**EXERCISE:** Only the number is wanted: how many lines of the data contain "before"?

**PROVIDED MATERIAL:**
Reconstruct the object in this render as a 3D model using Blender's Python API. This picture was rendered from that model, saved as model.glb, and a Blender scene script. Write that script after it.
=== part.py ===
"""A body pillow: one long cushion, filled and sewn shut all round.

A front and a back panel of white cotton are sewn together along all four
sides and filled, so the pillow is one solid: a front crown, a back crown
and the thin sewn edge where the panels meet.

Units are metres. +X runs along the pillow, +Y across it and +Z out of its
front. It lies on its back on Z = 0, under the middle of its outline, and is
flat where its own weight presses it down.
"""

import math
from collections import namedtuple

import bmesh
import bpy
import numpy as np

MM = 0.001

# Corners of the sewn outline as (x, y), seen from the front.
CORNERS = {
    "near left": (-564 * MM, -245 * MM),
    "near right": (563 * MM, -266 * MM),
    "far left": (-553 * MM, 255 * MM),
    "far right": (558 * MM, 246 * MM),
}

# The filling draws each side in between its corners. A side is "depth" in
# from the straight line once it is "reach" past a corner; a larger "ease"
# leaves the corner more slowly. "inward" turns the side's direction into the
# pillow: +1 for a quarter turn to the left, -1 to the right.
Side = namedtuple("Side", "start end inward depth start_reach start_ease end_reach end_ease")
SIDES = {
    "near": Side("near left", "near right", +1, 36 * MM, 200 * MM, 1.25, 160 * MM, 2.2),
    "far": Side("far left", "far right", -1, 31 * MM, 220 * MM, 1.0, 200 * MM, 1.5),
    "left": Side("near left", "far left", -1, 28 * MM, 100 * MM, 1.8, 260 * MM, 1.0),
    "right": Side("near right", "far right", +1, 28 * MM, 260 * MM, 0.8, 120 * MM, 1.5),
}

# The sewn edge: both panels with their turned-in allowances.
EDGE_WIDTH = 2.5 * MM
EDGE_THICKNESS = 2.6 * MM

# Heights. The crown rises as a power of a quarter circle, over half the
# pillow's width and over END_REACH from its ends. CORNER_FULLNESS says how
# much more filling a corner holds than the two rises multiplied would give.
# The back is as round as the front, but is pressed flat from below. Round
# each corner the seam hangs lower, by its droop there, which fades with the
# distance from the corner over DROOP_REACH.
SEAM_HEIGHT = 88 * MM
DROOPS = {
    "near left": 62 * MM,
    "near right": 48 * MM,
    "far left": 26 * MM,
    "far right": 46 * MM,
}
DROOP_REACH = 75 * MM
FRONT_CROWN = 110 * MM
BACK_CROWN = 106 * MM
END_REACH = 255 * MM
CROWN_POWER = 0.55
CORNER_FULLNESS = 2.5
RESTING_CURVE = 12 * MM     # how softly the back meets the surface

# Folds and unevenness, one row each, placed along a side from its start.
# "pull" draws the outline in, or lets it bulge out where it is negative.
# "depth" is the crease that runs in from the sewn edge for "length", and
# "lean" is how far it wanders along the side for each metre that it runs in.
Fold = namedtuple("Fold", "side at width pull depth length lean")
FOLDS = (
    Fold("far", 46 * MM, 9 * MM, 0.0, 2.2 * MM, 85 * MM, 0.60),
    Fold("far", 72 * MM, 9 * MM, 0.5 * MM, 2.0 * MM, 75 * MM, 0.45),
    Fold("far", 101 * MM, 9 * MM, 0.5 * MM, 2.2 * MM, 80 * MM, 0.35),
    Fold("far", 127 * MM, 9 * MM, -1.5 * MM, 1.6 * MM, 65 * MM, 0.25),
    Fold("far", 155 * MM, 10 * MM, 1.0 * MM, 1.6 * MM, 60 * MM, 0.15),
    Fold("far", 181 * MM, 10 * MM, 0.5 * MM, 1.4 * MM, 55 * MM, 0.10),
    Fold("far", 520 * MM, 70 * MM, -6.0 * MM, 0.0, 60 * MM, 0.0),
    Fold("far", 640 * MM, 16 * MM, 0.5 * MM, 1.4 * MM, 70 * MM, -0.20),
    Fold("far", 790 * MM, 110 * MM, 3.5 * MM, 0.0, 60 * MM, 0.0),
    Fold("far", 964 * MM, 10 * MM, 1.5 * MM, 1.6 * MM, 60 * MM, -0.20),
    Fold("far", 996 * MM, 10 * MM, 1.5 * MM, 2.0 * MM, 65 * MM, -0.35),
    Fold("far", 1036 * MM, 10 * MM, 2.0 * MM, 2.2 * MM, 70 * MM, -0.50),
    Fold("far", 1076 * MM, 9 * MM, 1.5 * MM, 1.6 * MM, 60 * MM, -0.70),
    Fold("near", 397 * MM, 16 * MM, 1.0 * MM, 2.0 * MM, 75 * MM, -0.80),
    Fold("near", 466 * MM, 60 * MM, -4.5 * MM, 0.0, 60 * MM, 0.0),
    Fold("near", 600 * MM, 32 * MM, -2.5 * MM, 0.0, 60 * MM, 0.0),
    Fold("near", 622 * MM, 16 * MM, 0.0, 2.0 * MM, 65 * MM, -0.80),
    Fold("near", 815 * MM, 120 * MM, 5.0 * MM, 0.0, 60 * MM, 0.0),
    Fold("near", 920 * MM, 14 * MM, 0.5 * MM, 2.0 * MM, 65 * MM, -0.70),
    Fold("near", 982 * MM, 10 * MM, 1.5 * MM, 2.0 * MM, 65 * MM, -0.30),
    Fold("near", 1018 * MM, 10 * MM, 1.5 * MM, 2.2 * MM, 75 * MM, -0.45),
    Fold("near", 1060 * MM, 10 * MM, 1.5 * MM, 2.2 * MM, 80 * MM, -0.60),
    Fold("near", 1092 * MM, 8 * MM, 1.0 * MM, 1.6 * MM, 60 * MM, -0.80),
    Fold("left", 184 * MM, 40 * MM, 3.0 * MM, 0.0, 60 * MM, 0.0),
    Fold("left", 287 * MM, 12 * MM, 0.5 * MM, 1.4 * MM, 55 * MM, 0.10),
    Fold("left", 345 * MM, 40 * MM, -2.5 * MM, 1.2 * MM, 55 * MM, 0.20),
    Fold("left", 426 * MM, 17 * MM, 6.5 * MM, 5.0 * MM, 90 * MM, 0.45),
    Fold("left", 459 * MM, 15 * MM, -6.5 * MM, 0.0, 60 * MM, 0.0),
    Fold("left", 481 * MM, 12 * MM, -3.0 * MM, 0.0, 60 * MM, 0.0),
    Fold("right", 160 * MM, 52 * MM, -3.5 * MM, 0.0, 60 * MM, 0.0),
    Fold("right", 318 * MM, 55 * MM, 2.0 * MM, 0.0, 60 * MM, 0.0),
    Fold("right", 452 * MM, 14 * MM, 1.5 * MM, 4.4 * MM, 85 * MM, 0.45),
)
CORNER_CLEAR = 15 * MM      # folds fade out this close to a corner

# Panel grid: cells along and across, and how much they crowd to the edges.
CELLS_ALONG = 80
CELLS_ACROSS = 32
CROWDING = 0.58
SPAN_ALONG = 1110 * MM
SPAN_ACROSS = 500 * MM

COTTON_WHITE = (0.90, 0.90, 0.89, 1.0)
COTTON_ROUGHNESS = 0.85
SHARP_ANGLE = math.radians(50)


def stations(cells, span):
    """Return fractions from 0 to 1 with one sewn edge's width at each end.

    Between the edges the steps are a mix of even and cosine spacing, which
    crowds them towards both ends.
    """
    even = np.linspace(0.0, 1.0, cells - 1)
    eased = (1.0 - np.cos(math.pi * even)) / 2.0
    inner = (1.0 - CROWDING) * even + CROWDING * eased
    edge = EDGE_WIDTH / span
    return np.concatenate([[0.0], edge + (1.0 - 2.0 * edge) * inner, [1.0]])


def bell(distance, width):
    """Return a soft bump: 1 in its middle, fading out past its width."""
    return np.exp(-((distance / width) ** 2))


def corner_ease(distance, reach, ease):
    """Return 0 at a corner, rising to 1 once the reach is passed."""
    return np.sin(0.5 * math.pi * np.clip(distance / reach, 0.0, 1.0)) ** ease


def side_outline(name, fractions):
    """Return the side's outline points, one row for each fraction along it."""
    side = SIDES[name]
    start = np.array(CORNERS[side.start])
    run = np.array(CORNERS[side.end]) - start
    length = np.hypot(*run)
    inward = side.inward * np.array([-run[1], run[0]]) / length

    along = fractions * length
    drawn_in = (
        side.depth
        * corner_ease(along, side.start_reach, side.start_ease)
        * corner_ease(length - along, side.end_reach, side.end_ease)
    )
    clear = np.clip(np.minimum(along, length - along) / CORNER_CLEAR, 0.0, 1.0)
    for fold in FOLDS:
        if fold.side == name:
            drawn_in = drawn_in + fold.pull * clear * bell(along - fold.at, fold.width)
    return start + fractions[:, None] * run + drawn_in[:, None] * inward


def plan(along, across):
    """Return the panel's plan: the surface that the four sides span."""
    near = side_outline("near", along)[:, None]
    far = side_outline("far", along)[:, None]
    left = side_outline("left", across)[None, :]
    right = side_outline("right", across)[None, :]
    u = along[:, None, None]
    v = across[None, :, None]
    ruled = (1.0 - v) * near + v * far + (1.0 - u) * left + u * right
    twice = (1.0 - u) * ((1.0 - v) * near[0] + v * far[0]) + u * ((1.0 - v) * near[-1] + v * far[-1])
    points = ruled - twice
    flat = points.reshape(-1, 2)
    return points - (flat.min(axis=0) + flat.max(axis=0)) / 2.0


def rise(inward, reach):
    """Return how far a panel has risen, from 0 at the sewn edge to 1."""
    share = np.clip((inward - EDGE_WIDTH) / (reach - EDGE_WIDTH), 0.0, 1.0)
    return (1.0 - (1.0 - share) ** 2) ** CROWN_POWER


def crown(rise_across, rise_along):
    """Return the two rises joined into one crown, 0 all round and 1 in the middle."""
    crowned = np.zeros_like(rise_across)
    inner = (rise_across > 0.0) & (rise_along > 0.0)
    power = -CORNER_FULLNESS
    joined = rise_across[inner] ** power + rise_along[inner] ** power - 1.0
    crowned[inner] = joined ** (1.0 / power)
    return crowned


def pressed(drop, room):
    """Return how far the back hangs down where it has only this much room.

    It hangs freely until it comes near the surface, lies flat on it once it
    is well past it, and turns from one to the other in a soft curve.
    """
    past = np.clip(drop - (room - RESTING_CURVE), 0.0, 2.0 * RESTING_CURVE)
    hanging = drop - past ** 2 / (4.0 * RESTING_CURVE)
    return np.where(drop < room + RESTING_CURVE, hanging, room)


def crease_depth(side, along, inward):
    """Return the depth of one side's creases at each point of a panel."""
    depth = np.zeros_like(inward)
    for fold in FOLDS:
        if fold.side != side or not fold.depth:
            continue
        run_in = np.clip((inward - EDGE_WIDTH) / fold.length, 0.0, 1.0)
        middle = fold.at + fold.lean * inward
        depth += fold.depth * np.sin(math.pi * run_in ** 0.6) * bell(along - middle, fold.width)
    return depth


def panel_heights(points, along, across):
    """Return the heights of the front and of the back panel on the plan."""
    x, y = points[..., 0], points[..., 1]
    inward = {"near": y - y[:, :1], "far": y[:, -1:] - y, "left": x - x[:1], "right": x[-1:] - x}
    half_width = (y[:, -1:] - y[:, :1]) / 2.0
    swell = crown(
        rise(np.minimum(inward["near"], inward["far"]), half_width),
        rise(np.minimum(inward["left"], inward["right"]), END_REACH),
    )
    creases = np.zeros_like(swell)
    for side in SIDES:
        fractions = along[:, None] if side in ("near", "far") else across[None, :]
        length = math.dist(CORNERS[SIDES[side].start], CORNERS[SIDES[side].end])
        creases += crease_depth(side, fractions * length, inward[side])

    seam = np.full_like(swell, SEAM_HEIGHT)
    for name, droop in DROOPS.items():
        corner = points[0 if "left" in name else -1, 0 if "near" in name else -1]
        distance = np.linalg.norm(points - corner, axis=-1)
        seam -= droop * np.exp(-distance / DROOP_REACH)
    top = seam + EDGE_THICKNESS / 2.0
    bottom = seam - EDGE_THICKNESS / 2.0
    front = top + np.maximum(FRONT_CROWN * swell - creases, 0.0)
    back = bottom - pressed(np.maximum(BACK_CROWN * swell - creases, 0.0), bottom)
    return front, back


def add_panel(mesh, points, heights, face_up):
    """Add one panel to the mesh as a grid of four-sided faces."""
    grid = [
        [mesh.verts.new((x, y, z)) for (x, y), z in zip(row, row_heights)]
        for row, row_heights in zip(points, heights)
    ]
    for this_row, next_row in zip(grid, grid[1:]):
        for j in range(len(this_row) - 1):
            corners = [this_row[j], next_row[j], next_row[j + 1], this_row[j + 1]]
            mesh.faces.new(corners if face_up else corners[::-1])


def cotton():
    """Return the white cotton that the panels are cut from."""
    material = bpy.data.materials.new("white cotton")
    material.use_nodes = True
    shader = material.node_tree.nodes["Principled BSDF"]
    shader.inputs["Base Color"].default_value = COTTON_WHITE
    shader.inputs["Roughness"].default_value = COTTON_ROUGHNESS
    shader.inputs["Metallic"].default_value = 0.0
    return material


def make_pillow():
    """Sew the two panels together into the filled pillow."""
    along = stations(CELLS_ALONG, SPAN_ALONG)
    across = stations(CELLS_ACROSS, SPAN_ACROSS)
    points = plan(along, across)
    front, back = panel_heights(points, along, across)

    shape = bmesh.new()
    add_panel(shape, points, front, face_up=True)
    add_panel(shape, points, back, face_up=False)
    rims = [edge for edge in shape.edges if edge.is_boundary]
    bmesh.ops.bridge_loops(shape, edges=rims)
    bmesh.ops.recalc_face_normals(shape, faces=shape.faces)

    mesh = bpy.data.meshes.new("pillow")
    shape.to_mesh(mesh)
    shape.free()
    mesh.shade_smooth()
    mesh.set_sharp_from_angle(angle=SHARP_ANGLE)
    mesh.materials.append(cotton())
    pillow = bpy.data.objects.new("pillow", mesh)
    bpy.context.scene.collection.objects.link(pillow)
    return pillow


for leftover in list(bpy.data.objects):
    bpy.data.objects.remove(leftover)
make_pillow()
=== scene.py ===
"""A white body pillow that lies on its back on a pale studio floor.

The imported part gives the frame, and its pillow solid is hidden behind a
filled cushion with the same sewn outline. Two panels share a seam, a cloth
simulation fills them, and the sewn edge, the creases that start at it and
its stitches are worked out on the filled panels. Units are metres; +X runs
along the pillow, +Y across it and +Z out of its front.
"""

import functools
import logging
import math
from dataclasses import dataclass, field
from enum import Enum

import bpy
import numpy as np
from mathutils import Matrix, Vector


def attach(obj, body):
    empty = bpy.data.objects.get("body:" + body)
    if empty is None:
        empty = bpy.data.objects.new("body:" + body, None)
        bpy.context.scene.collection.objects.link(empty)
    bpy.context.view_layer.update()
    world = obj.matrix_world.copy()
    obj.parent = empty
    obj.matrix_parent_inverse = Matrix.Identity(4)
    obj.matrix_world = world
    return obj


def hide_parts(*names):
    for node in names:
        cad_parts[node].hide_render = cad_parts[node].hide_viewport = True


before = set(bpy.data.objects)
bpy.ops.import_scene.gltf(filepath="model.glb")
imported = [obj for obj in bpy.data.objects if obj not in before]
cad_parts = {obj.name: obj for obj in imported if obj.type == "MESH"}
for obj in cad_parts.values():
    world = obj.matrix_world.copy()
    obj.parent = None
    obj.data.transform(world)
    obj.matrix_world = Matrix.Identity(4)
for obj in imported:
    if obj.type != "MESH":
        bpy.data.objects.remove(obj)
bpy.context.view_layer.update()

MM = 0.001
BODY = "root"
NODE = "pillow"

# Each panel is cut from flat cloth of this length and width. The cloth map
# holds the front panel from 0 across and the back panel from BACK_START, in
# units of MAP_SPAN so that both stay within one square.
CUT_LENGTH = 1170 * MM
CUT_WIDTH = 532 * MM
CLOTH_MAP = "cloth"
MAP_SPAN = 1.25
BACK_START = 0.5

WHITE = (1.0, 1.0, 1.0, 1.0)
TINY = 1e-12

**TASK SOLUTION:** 2